Between 50 and 62? These are particularly vexing issues, because while Social Security has not yet changed/diminished/ended, the day when it inevitably does is growing closer. Retirement is on the near-horizon, but some once-sure resources may not be available. The potential for means-tested benefits also comes into play. How will this uncertainty affect you? Should you save more? Work longer? Or perhaps retire sooner? These are tough questions, the kind that should prompt serious discussions with your financial professionals.
Below 50? The choices may be clearer, yet more challenging. If nothing changes, you’ll pay more in taxes than the benefits you’ll receive. If a means-test is instituted, those who save will receive even less. The pragmatic but aggravating response is to take Social Security out of your retirement plans. If this is your assumption, the most likely replacement is increased personal saving. Making this happen typically involves forgoing some present enjoyments, i.e., no big vacations, no new cars, not eating out as often, etc. A diminished standard of living is not a psychological positive; at some point, delayed gratification gives diminishing returns.

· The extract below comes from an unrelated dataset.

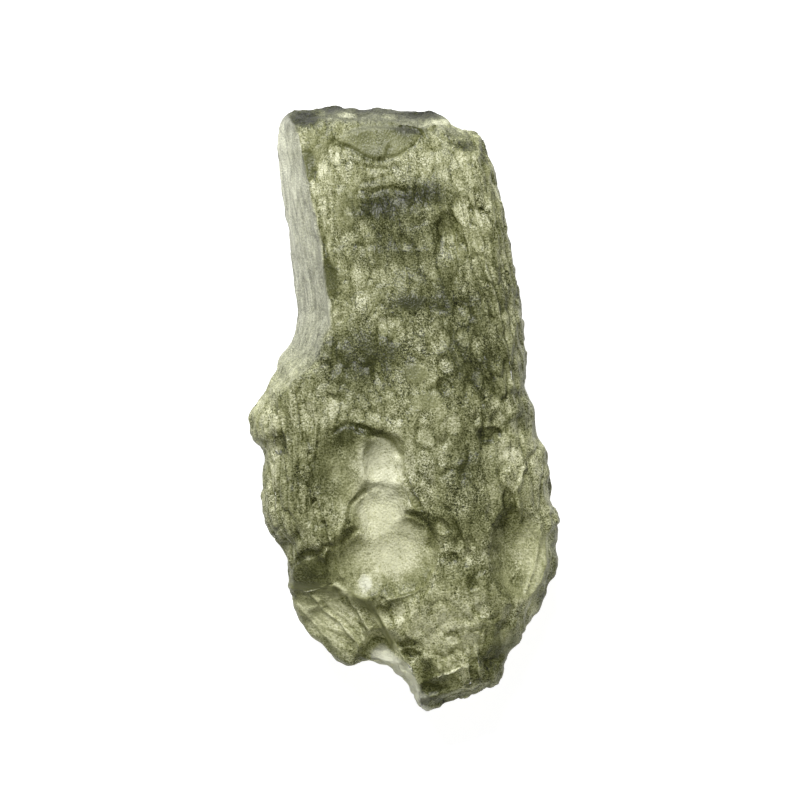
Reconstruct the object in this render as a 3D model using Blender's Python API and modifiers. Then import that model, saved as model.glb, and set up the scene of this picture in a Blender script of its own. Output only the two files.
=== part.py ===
"""A raw moldavite: one flat, elongated piece of natural green glass, lying on its flatter side.

Metres, +Z up. The stone's length runs along Y and its width along X. The origin is on the surface
that it lies on, under the middle of its box. Outlines are read in pixels of the photograph, in
which +X is to the right and the length runs from the foot of the picture to its head.
"""

import bmesh
import bpy
import numpy as np
from mathutils import Vector
from mathutils import noise

MM = 0.001
LENGTH = 40.3 * MM
THICKNESS = 7.6 * MM
REST_TRIM = 0.28 * MM

# The top face: its height over the neck, the swell of the body, and how far it falls away to the
# head, foot and right, each between two places in pixels.
TOP_HEIGHT = 6.35 * MM
SWELL = 1.1 * MM
SWELL_MIDDLE_PX = (385, 455)
SWELL_SPREAD_PX = (120, 130)
HEAD_FALL = 0.9 * MM
HEAD_FALL_PX = (230, 110)
FOOT_FALL = 1.5 * MM
FOOT_FALL_PX = (590, 705)
RIGHT_FALL = 1.3 * MM
RIGHT_FALL_PX = (470, 560)

# The underside's keel, and how high the rim lies.
KEEL_RISE = 1.75 * MM
KEEL_MIDDLE_PX = (397, 425)
KEEL_SPREAD_PX = (150, 300)
RIM_HEIGHT = 3.1 * MM
RIM_DROP = 1.9 * MM
RIM_DROP_LEFT_PX = (335, 305)
RIM_DROP_LEFT_END_PX = (450, 405)
RIM_DROP_HEAD_PX = (150, 125)

# How widely the rim is rounded over, and the slow unevenness of both faces.
TOP_ROUNDING = 1.7 * MM
BODY_ROUNDING = 0.7 * MM
BODY_PX = (380, 470)
UNDER_ROUNDING = 2.0 * MM
RIM_EDGE_SHARE = 0.2
RIPPLE = 0.22 * MM
RIPPLES_PER_METRE = 230.0

# The nets of faces that the shape is worked in, and the share that is kept at the end.
PLATE_NET = 0.3 * MM
FINE_NET = 0.22 * MM
KEPT_SHARE = 0.09

RIM_PX = [
    (277.6, 131), (281, 121), (285, 116.5), (289, 112), (295, 108.5), (304, 108), (312, 109.5), (328, 104.5),
    (336, 105.4), (345, 108.5), (362, 110.3), (390, 108.3), (401, 112), (424, 110),
    (438, 113.4), (447, 120), (460, 129.4), (478, 137.3), (488.5, 148), (493, 157), (497, 182),
    (502.5, 200), (507, 225), (512, 247), (516.5, 279), (522, 296), (523, 312), (528, 364),
    (525.5, 375), (527.5, 394), (533, 402), (536.3, 411), (535.2, 430), (538, 438),
    (547, 450.5), (551, 482), (552, 503), (558, 519), (557.5, 533), (554.8, 542), (558, 559),
    (556.5, 571), (546.5, 593), (543.5, 603), (531.5, 619), (528, 627), (520, 640.5),
    (511.7, 646.7), (507.5, 655), (502.3, 676.5), (499, 684), (492, 688.5), (468.5, 694),
    (457, 699.3), (440, 706.8), (426, 710), (421.5, 707), (412.5, 697.5), (410.5, 688.5),
    (402, 679), (391.5, 667.5), (384, 663), (371, 662), (360, 663), (349, 669), (337, 663),
    (326, 646.5), (318, 639.5), (310, 635.5), (300, 620), (290, 597.5), (286.3, 588),
    (289.8, 575.3), (288, 565), (281.5, 546), (272.5, 537.5), (267.5, 525.5), (261.4, 500),
    (260.4, 475), (263.5, 456), (263.8, 449), (251.2, 440), (249.5, 426), (246.7, 416.5),
    (257.5, 400.5), (267.3, 382.3), (274, 373), (275.6, 363), (281.5, 353), (286, 350),
    (292, 339.5), (297.5, 319.5), (299.5, 311), (297, 293), (292.5, 261), (288.5, 226),
    (284.2, 216), (283, 200), (278.3, 169.5), (276.7, 150),
]
RIM_WIDE_PX = [px for px, py in RIM_PX]
RIM_LONG_PX = [py for px, py in RIM_PX]
MID_PX = ((min(RIM_WIDE_PX) + max(RIM_WIDE_PX)) / 2, (min(RIM_LONG_PX) + max(RIM_LONG_PX)) / 2)
PX = LENGTH / (max(RIM_LONG_PX) - min(RIM_LONG_PX))

# The long fracture down the left of the neck: its foot on the rim, and its ridge on the top face.
LEFT_BREAK_PX = [
    ((266, 112), (293, 118)), ((269, 150), (302, 150)), ((272, 170), (308, 172)),
    ((276, 200), (311, 200)), ((281, 226), (317, 226)), ((286, 261), (323.5, 260)),
    ((291, 293), (328, 292)), ((294, 311), (330.5, 313)), ((292, 320), (328, 328)),
    ((287, 338), (321, 348)), ((277, 352), (311, 368)), ((270, 372), (290, 384)),
    ((257, 400), (266, 403)), ((246, 417), (249, 421)),
]
HEAD_BREAK_PX = [
    ((262, 122), (278, 126)), ((282, 106), (293, 120)), ((304, 101), (312, 123)),
    ((330, 100), (335, 122)), ((362, 104.5), (363, 124)), ((390, 103), (391, 123)),
    ((412, 105.5), (410, 128)), ((426, 104.5), (428, 129)), ((442, 109), (438, 127)),
    ((450, 115), (444, 130)),
]
SHOULDER_BREAK_PX = [
    ((438, 110), (434, 124)), ((448, 119), (441, 128)), ((461, 128), (453, 141)),
    ((479, 136), (468, 153)), ((490, 147), (479, 160)), ((494.5, 157), (485, 172)),
    ((498.5, 182), (492, 186)),
]
RIGHT_BREAK_PX = [
    ((567, 500), (557, 505)), ((565, 519), (552, 521)), ((564, 545), (547, 545)),
    ((564, 572), (544, 574)), ((554, 597), (537, 590)), ((538, 625), (525, 611)),
    ((527, 644), (519, 634)),
]
FOOT_BREAK_PX = [
    ((507, 678), (499, 672)), ((493, 691), (488, 680)), ((469, 696), (465, 684)),
    ((441, 709), (436, 694)), ((425, 713), (423, 699)), ((417, 706), (419, 694)),
    ((408, 690), (414, 686)),
]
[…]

Relying on one-size-fits-all financial maxims (i.e. save 10%, max your 401(k), etc.) has never been an ideal approach to securing a prosperous future. The demographic realities behind Social Security’s funding issues exaggerate this point: How you plan and save for your financial future is very much impacted by your generational position. Your situation is not the same as that of your parents, or your children. The national challenge of Social Security is unlikely to be addressed proactively because politicians often have strong incentive to “kick the can” to the next generation. But individuals would be well-served to act now, because history shows that demographics can create economic consequences for which there are no quick fixes.